Quayola is a multimedia artist based in London whose hybrid projects blur the line between photography and animation, the digital and the real. In this video, the artist filmed a cathedral in extreme high resolution, then used custom-programmed algorithms to fracture the image.

This video, called “Strata #1” (2007), takes a little while to heat up, but when it does, the gentle classicism of the cathedral vaults turns into a splintered symphony of geometric shapes, creating a dynamism that reminds me of Kazimir Malevich’s Suprematism. Quayola takes his basic imagery, the pre-existing architecture, and abstracts from it, using a digital intervention to comment on the underlying geometry of the cathedral itself. With a stirring soundtrack by Autobam and photography by James Medcraft, the video is at heart a collaboration, a necessity when it comes to highly produced digital art.
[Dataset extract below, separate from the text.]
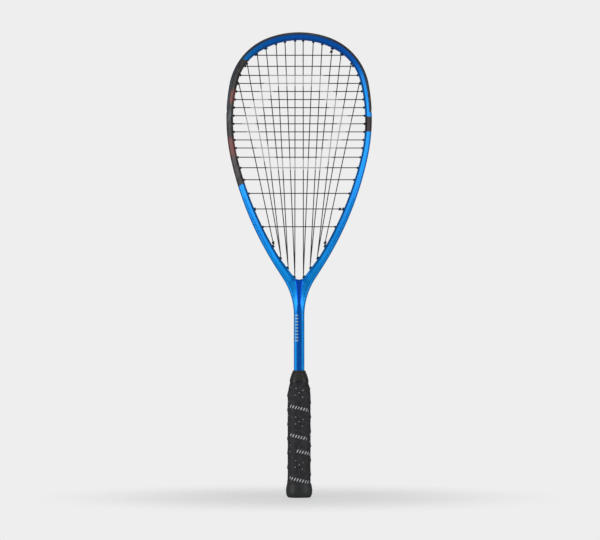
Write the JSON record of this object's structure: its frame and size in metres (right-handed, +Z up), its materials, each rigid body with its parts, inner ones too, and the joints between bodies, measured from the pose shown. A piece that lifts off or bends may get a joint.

I think Quayola’s “Strata #1” follows up on the thread of abstraction I’ve been following through the other videos I posted today, from Takeshi Murata and Nam June Paik. Where Paik uses a goofy, early-digital abstraction to comment on his “counterculture” content, Murata appropriates source material and attacks it visually , decimating the original to create a wholly new thing. Quayola comes in somewhere in between, abstracting his source material without destroying it.

Related:

  • Check out a Creators Project interview with Quayola that goes into the artist’s working process and the team he collaborates with.

Kyle Chayka

Kyle Chayka was senior editor at Hyperallergic. He is a cultural critic based in Brooklyn and has contributed to publications including ARTINFO, ARTnews, Modern Painters, LA Weekly,...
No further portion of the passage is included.